▸ **Work to complete**: Locate each line holding the string "imported" and copy it.

▸ **Given information**:
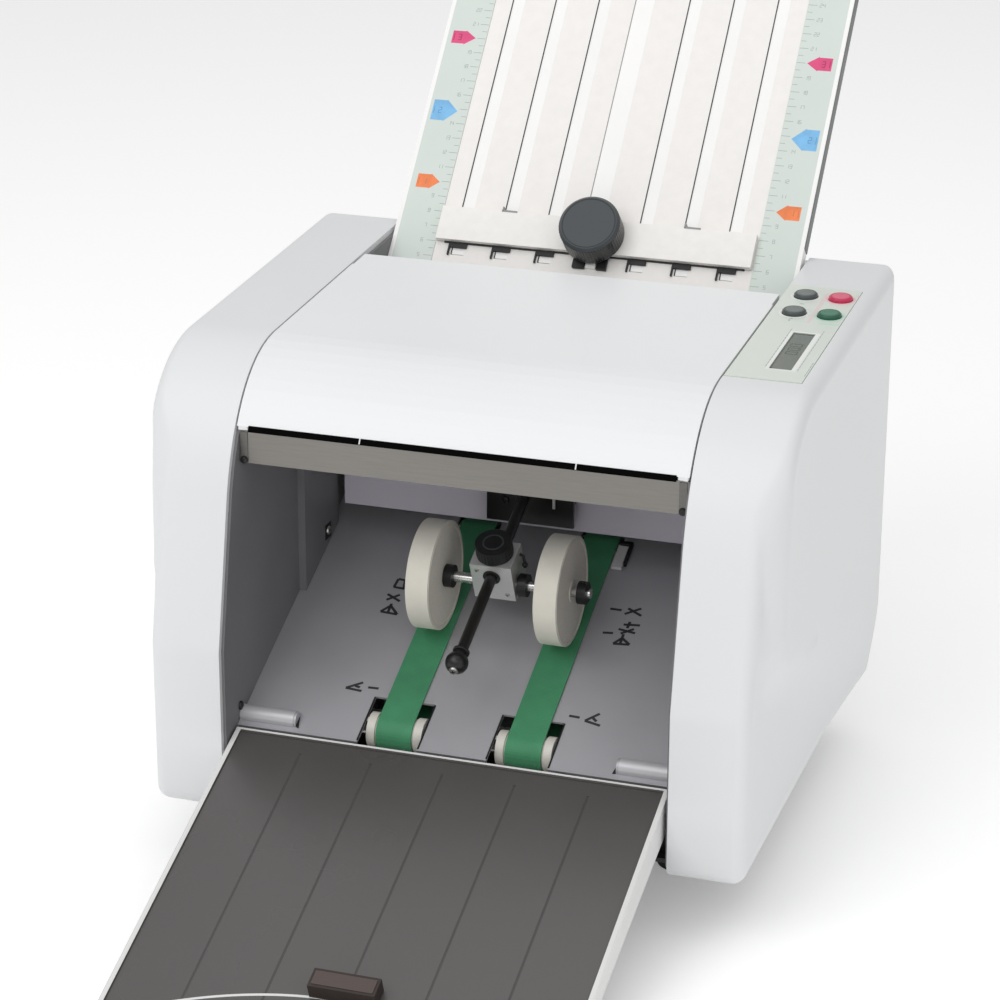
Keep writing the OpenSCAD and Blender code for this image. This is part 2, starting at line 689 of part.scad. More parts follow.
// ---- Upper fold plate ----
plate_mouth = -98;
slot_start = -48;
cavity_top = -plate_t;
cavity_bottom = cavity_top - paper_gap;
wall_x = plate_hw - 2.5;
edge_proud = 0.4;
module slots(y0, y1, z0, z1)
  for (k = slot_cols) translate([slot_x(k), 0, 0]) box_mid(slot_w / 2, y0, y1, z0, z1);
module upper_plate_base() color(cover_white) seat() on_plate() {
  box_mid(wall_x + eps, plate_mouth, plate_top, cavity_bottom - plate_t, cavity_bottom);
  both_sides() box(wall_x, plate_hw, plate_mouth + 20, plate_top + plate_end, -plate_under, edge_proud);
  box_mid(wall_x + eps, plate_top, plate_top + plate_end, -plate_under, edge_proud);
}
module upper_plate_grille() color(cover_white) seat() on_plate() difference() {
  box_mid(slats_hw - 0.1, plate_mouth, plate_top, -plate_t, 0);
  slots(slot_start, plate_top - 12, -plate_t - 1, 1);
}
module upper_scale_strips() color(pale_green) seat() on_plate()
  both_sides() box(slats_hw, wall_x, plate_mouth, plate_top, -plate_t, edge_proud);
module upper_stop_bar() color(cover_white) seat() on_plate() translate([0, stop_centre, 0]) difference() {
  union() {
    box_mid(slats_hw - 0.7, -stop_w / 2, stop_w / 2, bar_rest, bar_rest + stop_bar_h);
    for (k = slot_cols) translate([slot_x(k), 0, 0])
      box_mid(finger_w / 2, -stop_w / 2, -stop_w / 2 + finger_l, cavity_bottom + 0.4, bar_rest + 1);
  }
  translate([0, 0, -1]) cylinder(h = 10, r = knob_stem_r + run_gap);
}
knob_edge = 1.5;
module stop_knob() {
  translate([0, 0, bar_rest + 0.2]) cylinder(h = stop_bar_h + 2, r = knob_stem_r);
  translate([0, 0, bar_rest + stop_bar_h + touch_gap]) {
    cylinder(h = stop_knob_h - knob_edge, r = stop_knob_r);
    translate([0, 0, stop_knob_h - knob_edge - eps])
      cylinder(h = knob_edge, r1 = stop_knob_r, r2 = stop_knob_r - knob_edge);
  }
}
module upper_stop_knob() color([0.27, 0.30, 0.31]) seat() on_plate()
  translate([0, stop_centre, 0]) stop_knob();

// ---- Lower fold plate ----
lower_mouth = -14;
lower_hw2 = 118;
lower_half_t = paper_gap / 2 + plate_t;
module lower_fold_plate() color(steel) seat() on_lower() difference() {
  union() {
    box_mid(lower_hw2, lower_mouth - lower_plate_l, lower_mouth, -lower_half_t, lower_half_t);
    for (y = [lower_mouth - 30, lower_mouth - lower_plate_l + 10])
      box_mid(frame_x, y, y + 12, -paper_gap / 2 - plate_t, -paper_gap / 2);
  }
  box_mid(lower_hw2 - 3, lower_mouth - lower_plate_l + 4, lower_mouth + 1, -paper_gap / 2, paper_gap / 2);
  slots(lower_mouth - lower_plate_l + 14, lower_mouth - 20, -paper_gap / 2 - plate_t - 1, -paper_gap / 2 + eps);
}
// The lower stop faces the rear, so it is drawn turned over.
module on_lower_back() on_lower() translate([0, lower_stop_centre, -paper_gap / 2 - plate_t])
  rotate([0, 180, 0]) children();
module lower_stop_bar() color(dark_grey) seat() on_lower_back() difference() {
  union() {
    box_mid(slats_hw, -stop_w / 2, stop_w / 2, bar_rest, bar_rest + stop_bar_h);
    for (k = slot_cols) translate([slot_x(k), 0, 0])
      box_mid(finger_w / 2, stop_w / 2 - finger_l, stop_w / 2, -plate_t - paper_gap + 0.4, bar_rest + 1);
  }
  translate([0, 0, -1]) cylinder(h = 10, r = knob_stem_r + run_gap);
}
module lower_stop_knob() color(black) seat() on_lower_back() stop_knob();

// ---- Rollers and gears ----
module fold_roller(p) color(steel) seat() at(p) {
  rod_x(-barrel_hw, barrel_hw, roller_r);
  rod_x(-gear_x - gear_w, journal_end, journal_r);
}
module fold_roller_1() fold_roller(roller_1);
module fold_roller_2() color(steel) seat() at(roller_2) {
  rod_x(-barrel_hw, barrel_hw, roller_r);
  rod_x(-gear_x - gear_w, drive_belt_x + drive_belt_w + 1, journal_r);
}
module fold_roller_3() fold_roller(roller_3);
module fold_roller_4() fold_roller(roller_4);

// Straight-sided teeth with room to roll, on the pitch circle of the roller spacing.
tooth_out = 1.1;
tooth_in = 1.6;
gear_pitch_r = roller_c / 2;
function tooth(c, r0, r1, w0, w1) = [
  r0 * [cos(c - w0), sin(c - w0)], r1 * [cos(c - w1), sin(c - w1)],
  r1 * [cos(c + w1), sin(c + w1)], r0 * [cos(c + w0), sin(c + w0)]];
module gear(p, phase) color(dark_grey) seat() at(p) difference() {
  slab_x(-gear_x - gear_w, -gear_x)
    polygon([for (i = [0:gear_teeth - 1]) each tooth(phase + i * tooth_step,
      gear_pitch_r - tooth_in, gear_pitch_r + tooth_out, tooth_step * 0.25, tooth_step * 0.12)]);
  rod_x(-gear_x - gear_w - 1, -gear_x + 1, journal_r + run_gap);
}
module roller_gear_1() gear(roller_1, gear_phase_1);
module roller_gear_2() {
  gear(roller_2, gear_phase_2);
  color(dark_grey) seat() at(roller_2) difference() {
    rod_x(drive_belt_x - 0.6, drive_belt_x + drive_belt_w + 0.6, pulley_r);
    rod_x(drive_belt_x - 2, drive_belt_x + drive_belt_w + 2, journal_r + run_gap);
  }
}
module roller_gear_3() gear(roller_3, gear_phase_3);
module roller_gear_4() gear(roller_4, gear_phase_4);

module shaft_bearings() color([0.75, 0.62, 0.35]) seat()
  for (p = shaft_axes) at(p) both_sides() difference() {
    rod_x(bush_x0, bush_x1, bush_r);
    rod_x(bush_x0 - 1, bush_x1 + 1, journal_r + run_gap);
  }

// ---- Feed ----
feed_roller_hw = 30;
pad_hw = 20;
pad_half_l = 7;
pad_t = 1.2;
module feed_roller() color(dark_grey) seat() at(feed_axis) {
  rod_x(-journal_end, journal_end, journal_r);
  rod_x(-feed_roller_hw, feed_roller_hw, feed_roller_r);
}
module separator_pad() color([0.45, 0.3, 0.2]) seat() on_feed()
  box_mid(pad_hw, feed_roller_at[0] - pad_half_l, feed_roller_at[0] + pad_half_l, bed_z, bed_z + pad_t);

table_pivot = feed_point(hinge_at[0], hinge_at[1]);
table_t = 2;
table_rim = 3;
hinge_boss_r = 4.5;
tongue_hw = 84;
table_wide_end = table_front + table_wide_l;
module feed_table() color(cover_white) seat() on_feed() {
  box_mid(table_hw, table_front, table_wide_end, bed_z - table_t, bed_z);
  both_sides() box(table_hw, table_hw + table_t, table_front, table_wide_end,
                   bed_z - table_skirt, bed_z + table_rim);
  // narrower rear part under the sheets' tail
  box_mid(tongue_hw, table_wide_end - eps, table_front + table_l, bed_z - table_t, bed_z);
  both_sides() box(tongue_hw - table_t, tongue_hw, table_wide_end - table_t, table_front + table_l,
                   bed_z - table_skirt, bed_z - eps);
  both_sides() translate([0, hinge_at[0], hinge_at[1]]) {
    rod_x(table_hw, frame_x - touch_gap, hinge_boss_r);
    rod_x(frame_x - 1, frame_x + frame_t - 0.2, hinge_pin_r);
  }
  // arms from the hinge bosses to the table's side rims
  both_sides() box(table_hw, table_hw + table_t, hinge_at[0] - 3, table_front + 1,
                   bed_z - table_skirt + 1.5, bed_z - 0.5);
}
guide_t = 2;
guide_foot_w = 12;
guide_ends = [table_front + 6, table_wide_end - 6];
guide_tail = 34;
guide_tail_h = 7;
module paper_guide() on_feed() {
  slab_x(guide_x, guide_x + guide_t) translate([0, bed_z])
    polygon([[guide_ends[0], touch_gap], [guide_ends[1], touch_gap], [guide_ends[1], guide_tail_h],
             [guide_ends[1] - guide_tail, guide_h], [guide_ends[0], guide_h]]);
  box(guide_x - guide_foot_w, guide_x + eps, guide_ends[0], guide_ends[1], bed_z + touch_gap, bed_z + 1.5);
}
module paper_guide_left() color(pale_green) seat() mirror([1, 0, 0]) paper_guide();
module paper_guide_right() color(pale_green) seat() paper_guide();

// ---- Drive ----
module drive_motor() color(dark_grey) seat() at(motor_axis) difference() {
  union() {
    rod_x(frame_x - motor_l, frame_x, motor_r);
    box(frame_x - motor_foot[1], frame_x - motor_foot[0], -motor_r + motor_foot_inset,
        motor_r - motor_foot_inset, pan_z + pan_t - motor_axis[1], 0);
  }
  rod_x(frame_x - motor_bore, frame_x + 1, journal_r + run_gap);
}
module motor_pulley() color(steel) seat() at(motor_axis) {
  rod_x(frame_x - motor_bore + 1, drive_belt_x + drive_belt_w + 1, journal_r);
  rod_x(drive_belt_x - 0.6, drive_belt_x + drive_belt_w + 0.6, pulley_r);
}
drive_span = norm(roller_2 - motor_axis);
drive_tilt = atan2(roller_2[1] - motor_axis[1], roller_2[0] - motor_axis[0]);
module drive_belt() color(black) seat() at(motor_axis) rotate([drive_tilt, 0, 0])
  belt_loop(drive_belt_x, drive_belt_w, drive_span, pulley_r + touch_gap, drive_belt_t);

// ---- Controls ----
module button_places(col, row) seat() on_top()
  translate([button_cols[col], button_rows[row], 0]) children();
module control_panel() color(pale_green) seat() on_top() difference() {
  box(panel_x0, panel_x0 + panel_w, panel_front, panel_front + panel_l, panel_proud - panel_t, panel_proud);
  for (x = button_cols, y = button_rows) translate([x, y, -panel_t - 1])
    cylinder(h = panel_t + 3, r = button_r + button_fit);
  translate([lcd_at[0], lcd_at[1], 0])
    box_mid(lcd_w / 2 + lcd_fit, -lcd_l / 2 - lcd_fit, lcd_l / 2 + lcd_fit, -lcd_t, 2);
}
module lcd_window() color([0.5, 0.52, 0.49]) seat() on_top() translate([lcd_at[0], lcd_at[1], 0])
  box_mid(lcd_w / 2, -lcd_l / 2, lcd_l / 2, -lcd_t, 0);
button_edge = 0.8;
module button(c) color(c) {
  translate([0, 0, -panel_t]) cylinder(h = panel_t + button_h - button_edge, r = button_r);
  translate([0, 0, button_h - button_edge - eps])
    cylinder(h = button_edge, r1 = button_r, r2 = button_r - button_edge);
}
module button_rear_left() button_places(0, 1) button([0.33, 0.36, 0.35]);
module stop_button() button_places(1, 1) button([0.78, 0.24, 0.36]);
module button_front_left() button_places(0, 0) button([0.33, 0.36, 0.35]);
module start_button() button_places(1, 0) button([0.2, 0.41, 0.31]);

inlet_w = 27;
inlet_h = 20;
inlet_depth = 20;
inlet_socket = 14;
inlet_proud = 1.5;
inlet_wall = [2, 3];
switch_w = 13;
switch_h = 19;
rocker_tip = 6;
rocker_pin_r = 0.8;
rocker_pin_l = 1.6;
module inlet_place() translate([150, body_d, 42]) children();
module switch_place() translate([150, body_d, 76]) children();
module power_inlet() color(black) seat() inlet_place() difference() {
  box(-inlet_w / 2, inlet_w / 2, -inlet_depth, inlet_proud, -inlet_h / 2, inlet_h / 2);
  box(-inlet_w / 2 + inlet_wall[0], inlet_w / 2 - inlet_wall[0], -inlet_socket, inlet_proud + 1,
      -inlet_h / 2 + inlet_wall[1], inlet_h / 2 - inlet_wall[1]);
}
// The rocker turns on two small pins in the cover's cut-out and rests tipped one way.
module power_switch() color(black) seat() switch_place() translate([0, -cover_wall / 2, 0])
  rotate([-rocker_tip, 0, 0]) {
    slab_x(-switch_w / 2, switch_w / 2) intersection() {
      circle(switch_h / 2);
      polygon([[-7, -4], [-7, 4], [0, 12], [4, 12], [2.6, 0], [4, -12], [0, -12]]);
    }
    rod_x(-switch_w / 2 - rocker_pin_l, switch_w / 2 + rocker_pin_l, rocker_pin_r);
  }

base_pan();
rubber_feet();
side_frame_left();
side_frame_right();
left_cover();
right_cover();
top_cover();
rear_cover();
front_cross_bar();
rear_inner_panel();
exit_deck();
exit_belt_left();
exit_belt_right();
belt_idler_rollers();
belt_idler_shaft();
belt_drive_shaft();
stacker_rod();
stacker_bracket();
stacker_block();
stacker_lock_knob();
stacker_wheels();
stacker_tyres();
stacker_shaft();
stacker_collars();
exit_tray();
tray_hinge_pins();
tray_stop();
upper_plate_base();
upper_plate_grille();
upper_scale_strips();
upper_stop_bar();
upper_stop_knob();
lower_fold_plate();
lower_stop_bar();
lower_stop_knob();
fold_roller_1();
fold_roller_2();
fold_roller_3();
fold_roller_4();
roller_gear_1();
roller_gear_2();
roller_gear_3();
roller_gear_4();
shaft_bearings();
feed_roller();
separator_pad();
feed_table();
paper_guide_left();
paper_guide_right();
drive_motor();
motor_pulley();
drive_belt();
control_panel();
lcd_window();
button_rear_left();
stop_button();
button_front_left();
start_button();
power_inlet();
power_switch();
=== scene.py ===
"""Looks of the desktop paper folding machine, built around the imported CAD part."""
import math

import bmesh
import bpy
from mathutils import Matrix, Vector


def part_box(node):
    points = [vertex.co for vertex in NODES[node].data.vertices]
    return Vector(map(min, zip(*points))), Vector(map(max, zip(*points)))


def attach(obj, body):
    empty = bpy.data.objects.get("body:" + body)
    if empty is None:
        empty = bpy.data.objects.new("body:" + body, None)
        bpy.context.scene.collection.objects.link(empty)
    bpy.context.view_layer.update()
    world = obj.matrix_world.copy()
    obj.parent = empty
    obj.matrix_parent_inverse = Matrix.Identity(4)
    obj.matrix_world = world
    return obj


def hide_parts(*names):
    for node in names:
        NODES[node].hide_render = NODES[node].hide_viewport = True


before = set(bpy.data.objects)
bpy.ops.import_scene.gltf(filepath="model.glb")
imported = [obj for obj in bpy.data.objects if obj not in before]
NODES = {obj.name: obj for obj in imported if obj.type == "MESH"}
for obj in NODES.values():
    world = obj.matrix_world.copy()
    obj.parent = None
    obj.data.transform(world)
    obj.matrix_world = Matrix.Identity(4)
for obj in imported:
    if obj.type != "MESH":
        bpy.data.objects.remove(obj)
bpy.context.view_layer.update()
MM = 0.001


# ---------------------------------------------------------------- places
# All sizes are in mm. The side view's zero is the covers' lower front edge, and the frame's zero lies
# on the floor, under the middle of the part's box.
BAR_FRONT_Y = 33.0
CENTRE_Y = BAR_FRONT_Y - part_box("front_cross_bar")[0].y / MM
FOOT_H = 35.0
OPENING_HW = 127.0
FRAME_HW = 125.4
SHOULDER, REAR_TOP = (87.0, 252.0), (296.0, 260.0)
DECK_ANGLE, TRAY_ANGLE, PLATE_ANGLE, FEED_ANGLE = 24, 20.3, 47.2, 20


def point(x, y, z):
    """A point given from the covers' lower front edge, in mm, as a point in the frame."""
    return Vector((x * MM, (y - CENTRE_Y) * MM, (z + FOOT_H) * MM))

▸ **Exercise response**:
"""Looks of the desktop paper folding machine, built around the imported CAD part."""
imported = [obj for obj in bpy.data.objects if obj not in before]
NODES = {obj.name: obj for obj in imported if obj.type == "MESH"}
for obj in imported:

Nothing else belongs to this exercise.